犬のブドウ中毒とは
ブドウによる中毒です。
2000年代初頭から、ブドウによる犬の中毒が報告されるようになりました。原因となるブドウの種類に特定のものはなく、生のブドウ、乾燥させたブドウ、調理されたブドウでも発生することがわかっています。ブドウの皮だけを摂取して中毒を発症する場合もあります。
ブドウ摂取によって猫やフェレットの死亡例もあります。
犬のブドウ中毒の症状とは
急性腎不全が見られます。
ブドウ中毒は、急性腎不全が見られます。
摂取から24時間以内の嘔吐がもっとも特徴的な症状とされています。嘔吐に続いて、下痢、食欲不振、元気消失、腹部痛が見られることもあります。尿量の減少、運動失調、虚脱が見られることもあります。

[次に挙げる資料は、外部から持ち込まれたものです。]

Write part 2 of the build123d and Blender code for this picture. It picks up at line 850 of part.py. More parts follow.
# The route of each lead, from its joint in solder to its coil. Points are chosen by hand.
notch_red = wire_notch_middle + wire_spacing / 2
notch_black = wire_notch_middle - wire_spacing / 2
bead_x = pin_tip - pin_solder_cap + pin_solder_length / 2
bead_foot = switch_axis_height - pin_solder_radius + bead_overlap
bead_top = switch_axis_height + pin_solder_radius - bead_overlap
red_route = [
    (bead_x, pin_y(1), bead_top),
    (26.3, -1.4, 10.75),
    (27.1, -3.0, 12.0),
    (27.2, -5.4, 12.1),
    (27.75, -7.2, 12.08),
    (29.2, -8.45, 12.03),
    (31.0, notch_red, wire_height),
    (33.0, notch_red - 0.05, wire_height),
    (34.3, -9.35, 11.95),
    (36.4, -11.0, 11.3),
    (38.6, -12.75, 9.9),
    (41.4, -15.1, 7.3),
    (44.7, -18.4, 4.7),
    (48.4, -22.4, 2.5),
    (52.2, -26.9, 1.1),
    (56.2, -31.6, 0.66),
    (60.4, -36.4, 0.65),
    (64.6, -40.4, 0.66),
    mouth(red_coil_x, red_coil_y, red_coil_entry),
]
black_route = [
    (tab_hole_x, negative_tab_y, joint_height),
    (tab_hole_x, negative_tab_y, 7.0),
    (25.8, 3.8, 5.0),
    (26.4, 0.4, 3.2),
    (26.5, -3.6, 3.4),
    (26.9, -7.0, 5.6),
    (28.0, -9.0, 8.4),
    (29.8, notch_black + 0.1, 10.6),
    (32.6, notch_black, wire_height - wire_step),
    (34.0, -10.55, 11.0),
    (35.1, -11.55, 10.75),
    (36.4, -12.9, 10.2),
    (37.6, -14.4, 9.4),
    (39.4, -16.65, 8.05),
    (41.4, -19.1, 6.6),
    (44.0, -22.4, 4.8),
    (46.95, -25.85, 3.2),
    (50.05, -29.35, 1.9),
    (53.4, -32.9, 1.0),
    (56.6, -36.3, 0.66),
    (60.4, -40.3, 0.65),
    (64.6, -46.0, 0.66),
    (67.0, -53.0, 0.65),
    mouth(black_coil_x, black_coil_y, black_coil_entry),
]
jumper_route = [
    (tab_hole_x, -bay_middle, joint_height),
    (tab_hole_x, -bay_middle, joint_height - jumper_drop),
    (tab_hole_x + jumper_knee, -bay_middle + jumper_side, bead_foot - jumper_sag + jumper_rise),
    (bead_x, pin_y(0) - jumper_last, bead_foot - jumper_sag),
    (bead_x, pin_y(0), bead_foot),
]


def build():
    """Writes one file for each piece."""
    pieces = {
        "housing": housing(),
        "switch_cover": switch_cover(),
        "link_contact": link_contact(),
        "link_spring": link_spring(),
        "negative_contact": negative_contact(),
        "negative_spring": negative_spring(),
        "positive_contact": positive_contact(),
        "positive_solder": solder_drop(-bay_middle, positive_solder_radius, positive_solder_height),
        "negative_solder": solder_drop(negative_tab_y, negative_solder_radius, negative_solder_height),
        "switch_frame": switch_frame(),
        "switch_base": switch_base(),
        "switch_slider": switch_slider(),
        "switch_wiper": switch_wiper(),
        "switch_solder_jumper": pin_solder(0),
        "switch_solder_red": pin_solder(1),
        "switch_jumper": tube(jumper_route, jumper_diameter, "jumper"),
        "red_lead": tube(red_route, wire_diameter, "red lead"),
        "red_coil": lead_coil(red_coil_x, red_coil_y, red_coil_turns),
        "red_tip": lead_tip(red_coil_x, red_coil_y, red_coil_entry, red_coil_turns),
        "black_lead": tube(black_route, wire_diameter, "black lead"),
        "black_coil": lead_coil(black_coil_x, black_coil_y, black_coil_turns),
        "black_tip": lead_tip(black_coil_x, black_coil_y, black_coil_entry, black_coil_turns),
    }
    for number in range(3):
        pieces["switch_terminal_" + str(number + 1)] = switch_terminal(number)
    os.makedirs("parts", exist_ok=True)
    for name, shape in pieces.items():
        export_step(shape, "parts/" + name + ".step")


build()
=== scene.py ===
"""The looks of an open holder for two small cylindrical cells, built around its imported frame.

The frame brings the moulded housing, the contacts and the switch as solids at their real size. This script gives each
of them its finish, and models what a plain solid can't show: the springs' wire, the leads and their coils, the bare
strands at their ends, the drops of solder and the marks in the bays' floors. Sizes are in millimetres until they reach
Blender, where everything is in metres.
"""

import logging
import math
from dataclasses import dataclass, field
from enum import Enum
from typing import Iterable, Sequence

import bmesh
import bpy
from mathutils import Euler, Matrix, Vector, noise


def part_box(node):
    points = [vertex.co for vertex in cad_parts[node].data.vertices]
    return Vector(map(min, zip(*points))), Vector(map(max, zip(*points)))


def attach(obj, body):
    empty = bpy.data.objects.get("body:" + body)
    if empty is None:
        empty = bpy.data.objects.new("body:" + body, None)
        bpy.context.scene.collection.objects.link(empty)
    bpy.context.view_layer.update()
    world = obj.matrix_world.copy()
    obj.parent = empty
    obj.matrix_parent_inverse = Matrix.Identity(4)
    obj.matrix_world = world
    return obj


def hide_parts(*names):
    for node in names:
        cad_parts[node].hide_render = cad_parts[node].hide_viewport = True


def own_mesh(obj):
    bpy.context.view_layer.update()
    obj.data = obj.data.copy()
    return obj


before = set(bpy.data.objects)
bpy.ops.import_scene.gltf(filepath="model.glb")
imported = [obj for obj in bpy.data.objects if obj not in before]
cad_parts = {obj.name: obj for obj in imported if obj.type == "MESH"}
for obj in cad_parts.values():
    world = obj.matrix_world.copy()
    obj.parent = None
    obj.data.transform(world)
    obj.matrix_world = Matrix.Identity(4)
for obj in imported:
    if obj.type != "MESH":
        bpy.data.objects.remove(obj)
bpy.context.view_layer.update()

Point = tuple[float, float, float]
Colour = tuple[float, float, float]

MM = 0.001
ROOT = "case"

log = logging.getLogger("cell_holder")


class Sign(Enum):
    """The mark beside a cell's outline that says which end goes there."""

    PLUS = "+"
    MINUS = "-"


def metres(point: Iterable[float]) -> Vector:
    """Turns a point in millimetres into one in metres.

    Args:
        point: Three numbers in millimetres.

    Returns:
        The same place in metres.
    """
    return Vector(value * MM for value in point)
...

これらの症状が見られないからといって、必ずしも急性腎不全を発症しないというわけではないため、注意が必要です。
血液検査では、BUN、クレアチニン、カルシウム、リン、カルシウムリン積、カリウムの上昇、および血中代謝性アシドーシスによるCO2濃度の低下が見られます。その他に、肝酵素の上昇や膵炎の併発が認められる場合もあります。

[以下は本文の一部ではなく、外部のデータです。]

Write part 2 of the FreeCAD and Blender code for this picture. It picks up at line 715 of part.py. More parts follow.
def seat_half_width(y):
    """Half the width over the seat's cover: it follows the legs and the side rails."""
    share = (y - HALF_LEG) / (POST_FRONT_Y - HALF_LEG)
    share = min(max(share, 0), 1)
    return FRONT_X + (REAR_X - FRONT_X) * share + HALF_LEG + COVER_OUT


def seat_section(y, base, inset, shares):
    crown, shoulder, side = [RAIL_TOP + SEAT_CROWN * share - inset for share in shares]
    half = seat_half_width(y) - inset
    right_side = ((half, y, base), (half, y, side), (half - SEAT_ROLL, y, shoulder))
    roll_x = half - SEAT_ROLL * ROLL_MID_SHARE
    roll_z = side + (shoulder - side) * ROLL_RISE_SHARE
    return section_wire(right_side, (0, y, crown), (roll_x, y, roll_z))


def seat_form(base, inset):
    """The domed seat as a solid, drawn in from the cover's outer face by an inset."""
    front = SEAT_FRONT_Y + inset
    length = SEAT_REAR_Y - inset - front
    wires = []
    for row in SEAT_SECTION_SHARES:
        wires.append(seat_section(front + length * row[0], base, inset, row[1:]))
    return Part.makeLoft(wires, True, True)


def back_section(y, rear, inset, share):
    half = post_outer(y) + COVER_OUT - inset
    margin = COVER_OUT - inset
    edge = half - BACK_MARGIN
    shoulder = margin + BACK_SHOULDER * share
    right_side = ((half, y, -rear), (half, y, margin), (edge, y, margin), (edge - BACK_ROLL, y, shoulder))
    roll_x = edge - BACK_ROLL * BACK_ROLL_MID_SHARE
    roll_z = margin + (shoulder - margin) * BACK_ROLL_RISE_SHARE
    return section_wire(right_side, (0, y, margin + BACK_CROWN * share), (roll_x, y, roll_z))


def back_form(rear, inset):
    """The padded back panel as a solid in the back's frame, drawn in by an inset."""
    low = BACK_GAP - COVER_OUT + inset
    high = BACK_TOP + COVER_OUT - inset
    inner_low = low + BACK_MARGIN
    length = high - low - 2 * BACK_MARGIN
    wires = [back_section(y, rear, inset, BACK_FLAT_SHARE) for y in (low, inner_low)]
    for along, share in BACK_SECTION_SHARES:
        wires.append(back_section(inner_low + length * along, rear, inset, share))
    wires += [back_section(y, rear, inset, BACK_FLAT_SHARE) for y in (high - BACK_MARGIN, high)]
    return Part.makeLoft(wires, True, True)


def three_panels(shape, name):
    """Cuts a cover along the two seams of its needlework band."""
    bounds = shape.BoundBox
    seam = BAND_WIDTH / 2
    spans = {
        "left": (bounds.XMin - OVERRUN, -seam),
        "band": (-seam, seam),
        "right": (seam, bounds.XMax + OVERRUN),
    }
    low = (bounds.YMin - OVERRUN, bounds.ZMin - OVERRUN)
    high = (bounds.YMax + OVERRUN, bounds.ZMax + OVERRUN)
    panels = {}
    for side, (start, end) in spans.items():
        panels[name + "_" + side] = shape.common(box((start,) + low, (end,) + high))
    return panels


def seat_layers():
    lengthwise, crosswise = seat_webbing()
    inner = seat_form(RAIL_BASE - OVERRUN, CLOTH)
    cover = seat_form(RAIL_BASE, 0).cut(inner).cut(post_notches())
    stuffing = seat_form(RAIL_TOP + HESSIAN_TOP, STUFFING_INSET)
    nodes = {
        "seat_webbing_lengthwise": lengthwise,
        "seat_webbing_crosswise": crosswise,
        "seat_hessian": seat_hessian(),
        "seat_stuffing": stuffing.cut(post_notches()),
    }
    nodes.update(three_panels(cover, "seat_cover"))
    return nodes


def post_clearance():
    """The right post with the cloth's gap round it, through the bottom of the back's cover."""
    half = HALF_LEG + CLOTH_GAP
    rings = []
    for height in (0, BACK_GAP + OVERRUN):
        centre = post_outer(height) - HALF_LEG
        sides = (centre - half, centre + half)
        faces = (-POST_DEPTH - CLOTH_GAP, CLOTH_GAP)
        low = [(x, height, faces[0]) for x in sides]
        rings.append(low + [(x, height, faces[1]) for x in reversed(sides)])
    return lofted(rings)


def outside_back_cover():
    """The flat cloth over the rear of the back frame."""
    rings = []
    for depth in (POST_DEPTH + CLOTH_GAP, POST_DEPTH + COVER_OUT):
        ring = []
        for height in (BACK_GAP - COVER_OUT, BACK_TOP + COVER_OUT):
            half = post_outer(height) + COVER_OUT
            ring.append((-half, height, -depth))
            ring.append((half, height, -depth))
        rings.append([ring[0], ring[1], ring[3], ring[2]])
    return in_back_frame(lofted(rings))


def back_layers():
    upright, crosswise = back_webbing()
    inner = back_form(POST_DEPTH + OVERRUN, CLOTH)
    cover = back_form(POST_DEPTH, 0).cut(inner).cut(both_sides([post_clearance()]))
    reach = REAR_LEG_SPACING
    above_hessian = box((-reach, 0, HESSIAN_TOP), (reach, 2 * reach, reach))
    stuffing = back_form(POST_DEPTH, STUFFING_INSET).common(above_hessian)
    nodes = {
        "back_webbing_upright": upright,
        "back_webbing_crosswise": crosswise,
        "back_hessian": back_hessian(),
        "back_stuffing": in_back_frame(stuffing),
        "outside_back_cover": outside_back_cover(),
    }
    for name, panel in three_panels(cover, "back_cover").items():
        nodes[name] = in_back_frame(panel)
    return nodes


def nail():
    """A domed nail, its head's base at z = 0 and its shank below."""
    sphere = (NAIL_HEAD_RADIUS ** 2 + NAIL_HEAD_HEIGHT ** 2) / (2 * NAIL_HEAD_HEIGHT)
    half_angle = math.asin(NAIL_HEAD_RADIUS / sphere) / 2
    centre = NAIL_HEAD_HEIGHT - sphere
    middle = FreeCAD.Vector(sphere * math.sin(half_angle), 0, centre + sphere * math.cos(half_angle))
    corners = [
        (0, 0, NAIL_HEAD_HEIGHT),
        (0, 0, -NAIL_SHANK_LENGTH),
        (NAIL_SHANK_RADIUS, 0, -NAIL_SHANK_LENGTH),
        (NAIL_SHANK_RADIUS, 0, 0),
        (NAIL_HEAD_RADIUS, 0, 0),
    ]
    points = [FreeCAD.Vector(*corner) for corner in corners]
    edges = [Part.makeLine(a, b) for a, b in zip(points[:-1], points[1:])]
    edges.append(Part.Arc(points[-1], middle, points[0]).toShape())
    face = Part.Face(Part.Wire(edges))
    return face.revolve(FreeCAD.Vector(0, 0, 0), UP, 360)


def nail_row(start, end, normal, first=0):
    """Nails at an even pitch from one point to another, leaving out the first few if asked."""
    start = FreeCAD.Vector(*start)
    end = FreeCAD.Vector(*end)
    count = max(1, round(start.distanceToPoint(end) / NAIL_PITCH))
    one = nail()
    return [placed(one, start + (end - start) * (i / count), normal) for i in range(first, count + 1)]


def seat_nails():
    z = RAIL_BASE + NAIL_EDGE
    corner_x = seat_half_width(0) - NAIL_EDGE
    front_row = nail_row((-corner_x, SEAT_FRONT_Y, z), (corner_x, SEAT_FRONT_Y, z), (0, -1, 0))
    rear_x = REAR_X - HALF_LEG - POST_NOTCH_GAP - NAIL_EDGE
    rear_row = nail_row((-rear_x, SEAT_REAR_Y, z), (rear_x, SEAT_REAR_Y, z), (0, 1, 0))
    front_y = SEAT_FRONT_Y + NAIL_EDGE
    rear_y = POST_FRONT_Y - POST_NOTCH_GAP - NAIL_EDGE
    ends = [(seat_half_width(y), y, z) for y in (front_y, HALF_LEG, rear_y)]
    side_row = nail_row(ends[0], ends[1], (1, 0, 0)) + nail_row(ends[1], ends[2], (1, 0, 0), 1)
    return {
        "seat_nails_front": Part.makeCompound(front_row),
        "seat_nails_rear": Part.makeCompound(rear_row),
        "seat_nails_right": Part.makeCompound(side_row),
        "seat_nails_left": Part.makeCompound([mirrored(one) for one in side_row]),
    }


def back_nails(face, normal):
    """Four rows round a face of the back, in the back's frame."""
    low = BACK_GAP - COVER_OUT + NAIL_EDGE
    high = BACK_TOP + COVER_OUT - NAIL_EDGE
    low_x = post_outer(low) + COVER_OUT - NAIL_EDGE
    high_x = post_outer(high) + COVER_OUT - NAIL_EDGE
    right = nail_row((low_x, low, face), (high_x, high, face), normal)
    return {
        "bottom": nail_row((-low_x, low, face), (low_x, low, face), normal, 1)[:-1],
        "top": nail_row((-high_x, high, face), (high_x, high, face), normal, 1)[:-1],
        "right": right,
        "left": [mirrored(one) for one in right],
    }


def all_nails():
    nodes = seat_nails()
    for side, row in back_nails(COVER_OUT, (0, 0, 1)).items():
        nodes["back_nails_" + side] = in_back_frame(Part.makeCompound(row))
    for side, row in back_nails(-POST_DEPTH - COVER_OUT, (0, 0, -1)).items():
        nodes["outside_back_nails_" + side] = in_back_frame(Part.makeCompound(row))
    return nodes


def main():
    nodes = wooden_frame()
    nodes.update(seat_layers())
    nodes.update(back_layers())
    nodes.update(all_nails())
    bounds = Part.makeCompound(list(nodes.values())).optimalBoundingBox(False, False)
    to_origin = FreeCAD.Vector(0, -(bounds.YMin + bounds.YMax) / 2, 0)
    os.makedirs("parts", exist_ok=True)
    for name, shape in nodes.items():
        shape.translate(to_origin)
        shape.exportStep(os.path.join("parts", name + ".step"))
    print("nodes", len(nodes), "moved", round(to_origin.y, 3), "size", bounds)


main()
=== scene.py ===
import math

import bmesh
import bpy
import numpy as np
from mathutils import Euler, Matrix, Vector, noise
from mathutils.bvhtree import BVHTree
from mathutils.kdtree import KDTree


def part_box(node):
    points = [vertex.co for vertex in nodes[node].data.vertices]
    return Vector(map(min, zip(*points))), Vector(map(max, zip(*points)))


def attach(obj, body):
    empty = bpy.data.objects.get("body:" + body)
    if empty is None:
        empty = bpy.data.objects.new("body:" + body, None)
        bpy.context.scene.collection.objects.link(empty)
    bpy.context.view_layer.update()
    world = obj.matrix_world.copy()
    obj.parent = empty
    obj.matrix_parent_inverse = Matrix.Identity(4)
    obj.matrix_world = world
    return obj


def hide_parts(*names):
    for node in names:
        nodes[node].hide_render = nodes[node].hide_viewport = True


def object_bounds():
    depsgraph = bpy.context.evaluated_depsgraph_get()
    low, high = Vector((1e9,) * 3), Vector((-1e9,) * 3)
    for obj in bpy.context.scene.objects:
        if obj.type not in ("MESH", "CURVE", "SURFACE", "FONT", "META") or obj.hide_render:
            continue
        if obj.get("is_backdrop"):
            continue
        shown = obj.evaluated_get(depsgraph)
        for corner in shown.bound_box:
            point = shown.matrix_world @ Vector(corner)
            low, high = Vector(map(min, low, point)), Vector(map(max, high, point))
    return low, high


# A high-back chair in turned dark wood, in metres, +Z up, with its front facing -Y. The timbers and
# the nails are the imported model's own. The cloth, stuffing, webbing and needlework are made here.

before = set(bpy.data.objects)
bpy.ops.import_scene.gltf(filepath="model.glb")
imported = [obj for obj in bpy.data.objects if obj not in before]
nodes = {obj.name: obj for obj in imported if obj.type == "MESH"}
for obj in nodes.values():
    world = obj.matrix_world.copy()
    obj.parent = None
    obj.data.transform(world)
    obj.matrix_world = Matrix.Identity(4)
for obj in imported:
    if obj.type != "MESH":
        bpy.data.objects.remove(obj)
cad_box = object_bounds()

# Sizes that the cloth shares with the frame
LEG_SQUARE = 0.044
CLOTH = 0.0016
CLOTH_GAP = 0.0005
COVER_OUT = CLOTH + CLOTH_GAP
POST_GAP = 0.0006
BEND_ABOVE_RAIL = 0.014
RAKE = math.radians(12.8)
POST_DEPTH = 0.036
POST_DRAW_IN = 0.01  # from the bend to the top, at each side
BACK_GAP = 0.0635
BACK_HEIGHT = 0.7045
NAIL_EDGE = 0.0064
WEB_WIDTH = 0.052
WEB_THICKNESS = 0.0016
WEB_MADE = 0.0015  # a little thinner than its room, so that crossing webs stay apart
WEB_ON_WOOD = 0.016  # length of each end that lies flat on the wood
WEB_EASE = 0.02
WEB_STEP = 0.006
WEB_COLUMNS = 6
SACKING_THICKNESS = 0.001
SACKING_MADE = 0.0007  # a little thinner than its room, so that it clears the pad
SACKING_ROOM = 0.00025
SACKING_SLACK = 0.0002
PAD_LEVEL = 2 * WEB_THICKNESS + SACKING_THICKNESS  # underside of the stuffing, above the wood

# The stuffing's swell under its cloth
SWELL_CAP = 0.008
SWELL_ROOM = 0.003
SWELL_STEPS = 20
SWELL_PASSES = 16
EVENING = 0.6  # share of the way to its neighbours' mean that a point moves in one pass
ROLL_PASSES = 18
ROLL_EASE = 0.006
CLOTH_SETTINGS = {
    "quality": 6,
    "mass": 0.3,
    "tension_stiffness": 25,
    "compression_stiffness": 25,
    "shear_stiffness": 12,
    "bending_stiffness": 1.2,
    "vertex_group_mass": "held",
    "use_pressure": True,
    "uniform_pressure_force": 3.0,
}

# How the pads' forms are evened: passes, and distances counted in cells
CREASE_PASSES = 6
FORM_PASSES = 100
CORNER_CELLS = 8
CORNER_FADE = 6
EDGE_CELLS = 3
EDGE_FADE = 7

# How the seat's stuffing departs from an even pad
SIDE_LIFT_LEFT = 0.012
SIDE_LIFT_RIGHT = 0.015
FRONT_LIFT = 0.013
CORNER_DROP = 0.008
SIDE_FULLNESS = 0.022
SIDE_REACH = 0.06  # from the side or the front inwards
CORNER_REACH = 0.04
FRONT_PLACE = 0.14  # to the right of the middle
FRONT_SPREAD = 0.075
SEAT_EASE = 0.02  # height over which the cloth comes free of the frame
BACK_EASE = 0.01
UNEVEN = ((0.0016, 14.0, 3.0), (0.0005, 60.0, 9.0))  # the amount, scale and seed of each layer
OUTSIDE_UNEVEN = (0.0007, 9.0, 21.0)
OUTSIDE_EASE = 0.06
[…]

ブドウ中毒の犬の病理組織学摘検査では、近位尿細管の変性・壊死が見られます。尿細管上皮細胞内に茶褐色の色素沈着が認められることがあり、これはブドウ由来の成分や代謝物ではないかと考えられています。
犬のブドウ中毒の原因とは
ブドウの何が原因となっているか詳細は不明です。
ブドウ中毒の原因には、タンニンの不寛容、マイコトキシン・殺虫剤・重金属によるブドウの汚染、酵素の違いによる特異体質、ビタミンDの過剰摂取などが仮設として挙げられてきましたが、近年では特異体質が原因ではないかと考えられています。

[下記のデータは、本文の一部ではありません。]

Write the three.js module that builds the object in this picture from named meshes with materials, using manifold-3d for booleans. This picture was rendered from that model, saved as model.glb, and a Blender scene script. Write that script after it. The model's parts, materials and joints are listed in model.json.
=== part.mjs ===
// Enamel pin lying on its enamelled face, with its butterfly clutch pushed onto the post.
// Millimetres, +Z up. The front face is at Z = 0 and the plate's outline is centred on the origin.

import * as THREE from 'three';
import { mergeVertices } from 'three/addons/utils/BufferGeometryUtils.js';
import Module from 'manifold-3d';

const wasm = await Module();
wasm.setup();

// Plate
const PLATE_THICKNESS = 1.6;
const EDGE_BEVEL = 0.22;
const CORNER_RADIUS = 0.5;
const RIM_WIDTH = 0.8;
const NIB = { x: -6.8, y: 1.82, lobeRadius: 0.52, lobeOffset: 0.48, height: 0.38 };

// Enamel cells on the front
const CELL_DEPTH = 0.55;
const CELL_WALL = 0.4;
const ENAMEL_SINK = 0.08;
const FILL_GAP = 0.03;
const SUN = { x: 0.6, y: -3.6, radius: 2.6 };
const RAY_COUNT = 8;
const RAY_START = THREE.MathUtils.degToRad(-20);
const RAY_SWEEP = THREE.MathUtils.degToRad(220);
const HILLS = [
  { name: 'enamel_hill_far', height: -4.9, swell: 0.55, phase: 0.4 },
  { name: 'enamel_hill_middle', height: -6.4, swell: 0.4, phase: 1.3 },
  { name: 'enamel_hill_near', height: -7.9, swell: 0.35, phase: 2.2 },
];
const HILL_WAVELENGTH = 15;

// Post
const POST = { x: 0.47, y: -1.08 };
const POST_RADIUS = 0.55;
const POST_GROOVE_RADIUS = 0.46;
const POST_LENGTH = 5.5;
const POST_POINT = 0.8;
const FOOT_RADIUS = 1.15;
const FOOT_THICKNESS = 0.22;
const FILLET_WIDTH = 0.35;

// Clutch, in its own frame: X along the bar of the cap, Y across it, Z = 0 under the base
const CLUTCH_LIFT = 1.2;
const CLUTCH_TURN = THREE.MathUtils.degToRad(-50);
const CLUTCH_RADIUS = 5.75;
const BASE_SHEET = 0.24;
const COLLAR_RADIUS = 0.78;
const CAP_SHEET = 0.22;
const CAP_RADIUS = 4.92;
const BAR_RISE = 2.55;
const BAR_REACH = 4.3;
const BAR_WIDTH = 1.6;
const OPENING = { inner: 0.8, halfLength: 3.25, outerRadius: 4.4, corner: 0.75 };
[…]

1㎏のレーズンを摂取しても臨床症状を呈さない犬がいる一方で、4~5粒のブドウを摂取しただけでブドウ中毒に陥ってしまう犬もいます。このため、どのような摂取量であったとしても中毒を発症する可能性があります。摂取した量が増加すると毒性も悪化するという説や、生のブドウよりドライフルーツの方が有害事象を起こすという説もあります。
犬のブドウ中毒の好発品種について
全犬種で好発します。
ブドウ中毒の発症には、年齢、性別、犬種差は無いとされています。
犬のブドウ中毒の予防方法について
ブドウを食べさせないようにしましょう。
犬は好奇心が強く、中毒物質なのかを判断できないため、飼育環境中に犬が届く場所にブドウを置かないようにしましょう。
犬のブドウ中毒の治療方法について
中毒物質の除去、点滴などをおこないます。
ブドウ摂取から間もないのであれば、催吐剤や活性炭を反復投与して、原因物質を早期に体内から除去することが推奨されています。正常犬の場合、4~6時間で胃から食物が排泄されるので、迅速な催吐処置は中毒の重症度を低下させるのに効果的です。しかしながら、ブドウ摂取後24時間にわたって胃内にブドウが停滞していたとの報告もあるので、摂取から24時間以内であれば催吐処置をおこなう価値はあると言えます。
皮下点滴で様子を見る場合もありますが、静脈内輸液を48~72時間おこない、最低でも72時間の腎機能のモニタリングすることが推奨されています。乏尿や無尿に陥った場合は、利尿剤を使用して尿産生を促すこともあります。血液透析や腹膜透析も有効です。
予後
尿産生の低下や運動失調、虚脱は負の予後因子となります。血液検査でカルシウムが高いこと、カルシウムリン積が高いことも予後不良の指標となります。
以前はブドウ中毒を発症した犬の約半数が死亡したという報告がありましたが、近年ではブドウ摂取犬のうち死亡率は激減したという報告があります。これは、ブドウ中毒の危険性が広く知れ渡るようになり、ブドウ摂取犬が早期に来院して治療を受けるようになったからではないかと考えられています。